Cohn, a former Goldman Sachs president, is trying to get us to believe that by slashing the corporate tax rate, the Trump-GOP plan would lead to more and better U.S. jobs. In this video, I had the opportunity to respond to Cohn and explain why we should not let “big CEOs” gorge themselves at our expense.
The video draws from the Institute for Policy Studies Executive Excess report, which analyzed the job-creating performance of the 92 publicly held American corporations that reported a U.S. profit every year from 2008 through 2015 and paid an effective tax rate of less than 20 percent.

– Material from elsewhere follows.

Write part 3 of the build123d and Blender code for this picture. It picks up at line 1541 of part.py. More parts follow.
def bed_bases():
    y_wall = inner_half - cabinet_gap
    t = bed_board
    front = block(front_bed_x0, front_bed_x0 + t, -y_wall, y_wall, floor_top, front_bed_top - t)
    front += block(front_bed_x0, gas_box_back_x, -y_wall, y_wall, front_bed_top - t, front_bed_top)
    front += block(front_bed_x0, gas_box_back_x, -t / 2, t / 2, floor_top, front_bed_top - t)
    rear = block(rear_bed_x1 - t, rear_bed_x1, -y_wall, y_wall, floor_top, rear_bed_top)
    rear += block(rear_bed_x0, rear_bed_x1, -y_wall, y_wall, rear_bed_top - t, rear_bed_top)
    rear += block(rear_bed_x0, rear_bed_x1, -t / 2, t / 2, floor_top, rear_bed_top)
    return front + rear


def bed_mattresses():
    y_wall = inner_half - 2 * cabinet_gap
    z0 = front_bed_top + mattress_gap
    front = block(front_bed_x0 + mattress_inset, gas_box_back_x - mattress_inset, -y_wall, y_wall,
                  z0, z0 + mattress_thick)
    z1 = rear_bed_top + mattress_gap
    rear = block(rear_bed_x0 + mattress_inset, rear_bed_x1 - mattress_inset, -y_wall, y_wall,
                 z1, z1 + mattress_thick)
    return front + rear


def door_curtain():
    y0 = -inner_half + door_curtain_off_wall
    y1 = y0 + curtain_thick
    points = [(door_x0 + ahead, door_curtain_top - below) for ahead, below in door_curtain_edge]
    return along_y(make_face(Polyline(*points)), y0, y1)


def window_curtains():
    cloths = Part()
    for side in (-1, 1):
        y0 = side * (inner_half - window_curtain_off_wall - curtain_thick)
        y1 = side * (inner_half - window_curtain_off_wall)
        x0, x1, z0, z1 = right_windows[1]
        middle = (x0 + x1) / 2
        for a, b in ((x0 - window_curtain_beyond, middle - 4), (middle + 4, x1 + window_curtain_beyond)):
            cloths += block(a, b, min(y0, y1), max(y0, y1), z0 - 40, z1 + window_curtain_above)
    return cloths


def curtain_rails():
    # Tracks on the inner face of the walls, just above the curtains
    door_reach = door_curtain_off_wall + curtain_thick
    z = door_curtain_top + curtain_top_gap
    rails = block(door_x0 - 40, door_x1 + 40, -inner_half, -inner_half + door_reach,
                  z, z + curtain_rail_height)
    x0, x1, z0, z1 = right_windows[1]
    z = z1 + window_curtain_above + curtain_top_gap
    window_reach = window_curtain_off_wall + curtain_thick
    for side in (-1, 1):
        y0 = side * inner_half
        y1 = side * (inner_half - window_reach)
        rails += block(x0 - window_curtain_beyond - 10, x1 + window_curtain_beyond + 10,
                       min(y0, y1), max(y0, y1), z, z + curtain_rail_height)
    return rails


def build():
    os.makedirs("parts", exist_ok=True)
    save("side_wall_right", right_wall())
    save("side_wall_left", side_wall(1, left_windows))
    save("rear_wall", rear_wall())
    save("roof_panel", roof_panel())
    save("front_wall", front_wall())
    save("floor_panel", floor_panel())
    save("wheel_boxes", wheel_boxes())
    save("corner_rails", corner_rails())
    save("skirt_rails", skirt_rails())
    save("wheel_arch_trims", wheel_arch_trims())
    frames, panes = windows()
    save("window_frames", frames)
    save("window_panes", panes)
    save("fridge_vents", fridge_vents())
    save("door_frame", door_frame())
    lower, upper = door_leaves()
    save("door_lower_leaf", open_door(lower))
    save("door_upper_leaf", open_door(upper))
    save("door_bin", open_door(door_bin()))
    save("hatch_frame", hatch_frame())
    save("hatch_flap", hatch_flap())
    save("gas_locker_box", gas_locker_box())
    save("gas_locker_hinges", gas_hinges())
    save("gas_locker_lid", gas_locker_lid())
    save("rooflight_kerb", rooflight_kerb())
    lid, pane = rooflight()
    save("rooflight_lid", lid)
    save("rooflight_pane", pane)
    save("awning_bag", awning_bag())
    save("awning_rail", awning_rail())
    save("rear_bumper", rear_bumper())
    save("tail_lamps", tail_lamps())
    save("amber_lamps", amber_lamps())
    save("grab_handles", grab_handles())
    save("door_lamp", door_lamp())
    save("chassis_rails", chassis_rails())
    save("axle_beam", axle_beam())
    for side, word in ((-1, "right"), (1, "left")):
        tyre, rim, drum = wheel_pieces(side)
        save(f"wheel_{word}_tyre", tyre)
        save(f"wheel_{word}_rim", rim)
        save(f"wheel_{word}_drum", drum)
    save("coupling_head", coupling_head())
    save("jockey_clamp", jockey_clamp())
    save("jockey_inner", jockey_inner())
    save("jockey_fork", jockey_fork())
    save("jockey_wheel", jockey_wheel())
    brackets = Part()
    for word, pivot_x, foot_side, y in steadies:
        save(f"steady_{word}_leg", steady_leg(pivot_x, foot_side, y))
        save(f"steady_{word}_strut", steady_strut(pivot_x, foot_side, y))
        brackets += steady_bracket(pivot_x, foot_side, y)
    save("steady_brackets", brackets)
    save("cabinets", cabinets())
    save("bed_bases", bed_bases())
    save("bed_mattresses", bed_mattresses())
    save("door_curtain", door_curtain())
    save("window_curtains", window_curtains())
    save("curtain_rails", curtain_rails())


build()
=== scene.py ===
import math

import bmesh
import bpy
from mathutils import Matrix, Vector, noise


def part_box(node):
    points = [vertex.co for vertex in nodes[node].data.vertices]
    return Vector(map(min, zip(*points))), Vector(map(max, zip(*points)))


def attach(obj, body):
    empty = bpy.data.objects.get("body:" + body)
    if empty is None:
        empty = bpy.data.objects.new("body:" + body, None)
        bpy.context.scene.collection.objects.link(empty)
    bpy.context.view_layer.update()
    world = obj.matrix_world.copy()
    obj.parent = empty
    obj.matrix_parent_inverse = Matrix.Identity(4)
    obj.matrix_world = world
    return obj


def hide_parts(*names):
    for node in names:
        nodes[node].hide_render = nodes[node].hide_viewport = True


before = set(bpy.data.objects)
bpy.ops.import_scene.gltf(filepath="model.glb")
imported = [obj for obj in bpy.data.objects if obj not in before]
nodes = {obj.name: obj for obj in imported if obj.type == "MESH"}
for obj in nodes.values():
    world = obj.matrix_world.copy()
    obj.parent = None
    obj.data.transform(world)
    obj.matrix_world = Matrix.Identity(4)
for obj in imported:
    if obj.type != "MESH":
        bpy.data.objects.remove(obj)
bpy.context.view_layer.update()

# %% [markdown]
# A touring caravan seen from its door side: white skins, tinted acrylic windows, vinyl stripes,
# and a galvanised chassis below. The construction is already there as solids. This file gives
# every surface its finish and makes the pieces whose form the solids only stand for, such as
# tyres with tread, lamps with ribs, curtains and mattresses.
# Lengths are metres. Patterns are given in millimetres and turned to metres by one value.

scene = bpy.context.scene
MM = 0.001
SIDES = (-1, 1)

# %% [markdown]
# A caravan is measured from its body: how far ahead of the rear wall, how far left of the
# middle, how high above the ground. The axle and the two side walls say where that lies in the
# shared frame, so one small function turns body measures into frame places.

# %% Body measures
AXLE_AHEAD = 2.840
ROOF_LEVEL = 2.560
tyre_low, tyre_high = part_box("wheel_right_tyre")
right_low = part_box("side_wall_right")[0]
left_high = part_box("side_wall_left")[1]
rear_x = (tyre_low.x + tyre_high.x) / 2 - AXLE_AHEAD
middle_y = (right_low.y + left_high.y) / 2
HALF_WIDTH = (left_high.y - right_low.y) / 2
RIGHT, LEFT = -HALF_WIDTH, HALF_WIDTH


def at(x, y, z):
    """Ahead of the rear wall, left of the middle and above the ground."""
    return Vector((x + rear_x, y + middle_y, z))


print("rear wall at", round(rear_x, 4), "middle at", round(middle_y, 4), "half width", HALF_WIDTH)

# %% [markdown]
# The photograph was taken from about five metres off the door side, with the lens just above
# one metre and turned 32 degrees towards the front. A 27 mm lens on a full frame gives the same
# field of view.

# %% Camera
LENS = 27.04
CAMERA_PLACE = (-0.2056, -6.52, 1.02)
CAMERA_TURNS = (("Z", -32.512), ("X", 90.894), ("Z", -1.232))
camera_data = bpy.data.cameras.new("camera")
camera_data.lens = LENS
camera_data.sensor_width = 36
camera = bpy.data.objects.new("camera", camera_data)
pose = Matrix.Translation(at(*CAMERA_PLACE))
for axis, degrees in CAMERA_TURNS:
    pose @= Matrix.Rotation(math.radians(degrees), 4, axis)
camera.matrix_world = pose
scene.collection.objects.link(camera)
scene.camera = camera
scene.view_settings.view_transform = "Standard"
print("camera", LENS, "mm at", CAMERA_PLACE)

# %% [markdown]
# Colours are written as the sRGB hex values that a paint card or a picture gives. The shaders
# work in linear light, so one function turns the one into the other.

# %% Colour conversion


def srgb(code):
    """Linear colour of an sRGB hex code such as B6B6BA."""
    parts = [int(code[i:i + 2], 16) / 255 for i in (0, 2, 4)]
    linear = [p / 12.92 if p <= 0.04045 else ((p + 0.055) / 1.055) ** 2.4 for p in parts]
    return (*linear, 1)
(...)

If the mantra of Gary Cohn and other Republicans were true, these firms would’ve been the nation’s biggest job creators. By exploiting loopholes in the existing federal tax code, all these firms have reduced their tax rates to the level that Republicans claim will stimulate job creation.
Instead we found that these 92 firms had a negative median job growth rate during the 2008-2015 period, compared to six percent job growth for the private sector as a whole. What did these corporations do with all their tax savings? Many of them used the money to buy back their stock, a financial maneuver that inflates executives’ stock-based pay.

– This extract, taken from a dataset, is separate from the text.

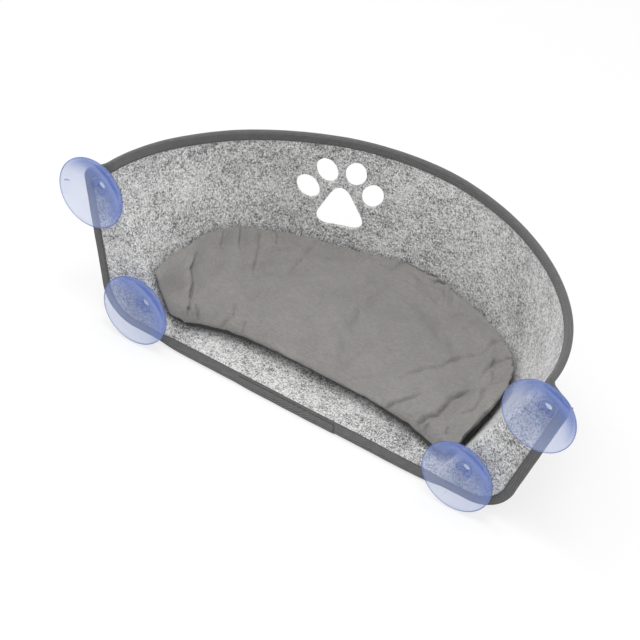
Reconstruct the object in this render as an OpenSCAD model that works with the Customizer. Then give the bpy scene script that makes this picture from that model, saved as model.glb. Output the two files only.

One thing I wasn’t able to squeeze into the video is an important story about the role of CEOs in today’s tax fight and how it’s different from the last major tax legislation passed in 1986. Back then, big CEOs were also big players in the debate, but they cared much more about their individual income tax rate than the corporate rate. In fact, as IPS Associate Fellows Lee Price and Steve Quick explain in this commentary in TIME, corporate CEOs dropped their opposition to increases in corporate taxes in the 1986 bill when they found out they’d be getting a huge break on their personal taxes.
Why the turnaround? At that time, CEOs got paid differently than they do today. Most of their compensation then was in cash salary, whereas today it’s mostly in the form of stock-based pay, which would likely be inflated if corporate taxes are slashed.
If the GOP tax plan goes through, “big CEOs” will have even more reason to give thanks this year.